Monday, October 9, 2017

Realism in Literature Essay

Introduction
Realism can be broadly defined as the truthful depiction of reality and is a literary technique practiced by many writers in different historical periods. As William Dean Howells put it, “Realism is nothing more and nothing less than the truthful treatment of material.” More narrowly defined, literary realism is a movement in art, which started in the nineteenth century in France, from where it has spread to many other countries and lasted until the beginning of the twentieth century. Realist authors described their contemporary life as it was, portraying everyday activities and experiences without embellishment or interpretation. Before the nineteenth century, major literary characters were royalty, dukes, knights, ghosts, monsters and other supernatural creatures. In the middle of the nineteenth century attention shifted to common people – farmers, merchants, lawyers and peasants.
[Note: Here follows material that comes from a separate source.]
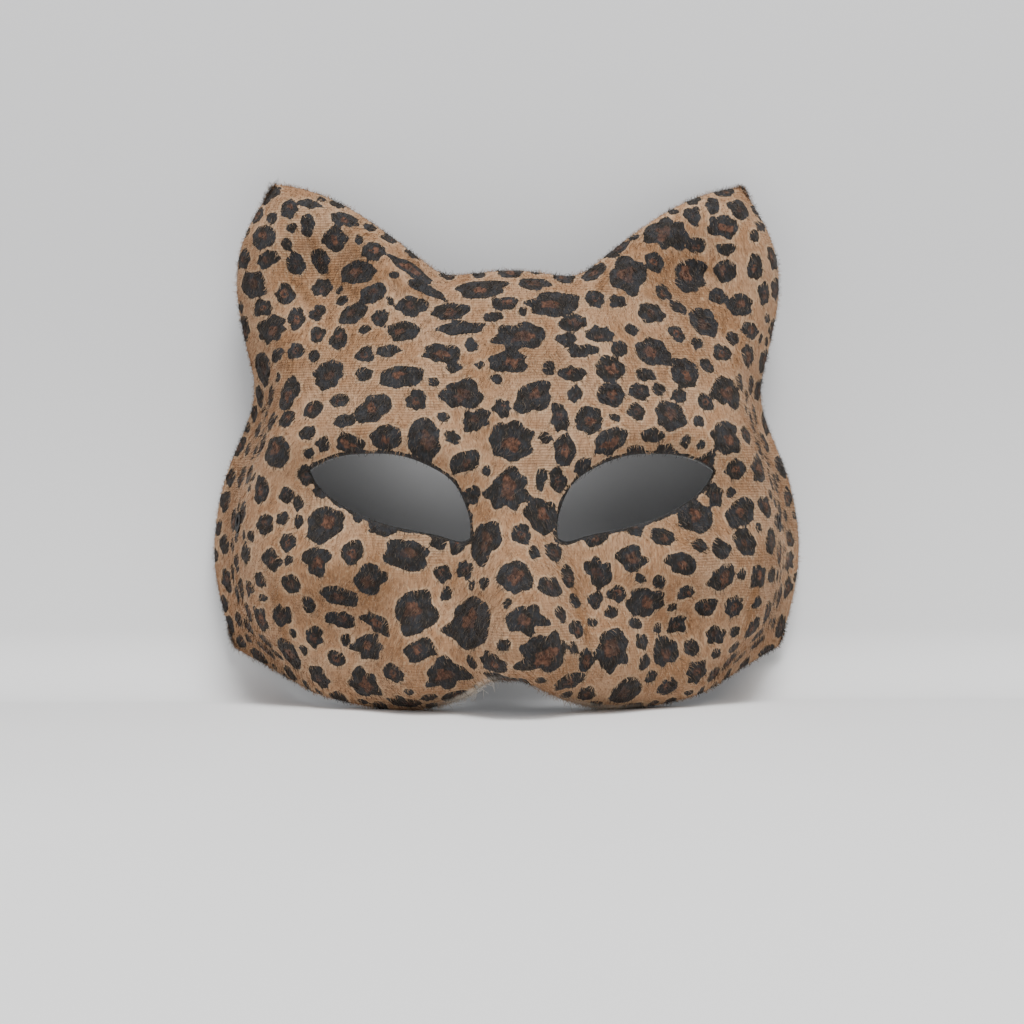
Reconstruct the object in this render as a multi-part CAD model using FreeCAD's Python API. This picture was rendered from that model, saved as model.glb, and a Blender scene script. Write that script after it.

George Eliot, William Dean Howells, Honoré de Balzac, Fyodor Dostoyevsky, Leo Tolstoy, Gustave Flaubert, Ivan Turgenev, Guy de Maupassant, Anton Chekhov, Bolesław Prus and Émile Zola are all representatives of the realism movement in literature.

Realistic Literature
Artists and literary realists were heavily influenced by political and social changes that were taking place in Europe and in the United States, in particular by the development of science, the growth of commerce and the spread of democracy. Representatives of middle and lower class were becoming increasingly important in the life of the countries and in literature as well. Society was placing more value on an individual and, as a response to this, in literature characters were becoming more important than plot. Writers started using dialects and local vernaculars to make their stories even more realistic. The realists wanted to bring literature closer to science and assumed they can obtain truth by the simple observation and recording of reality.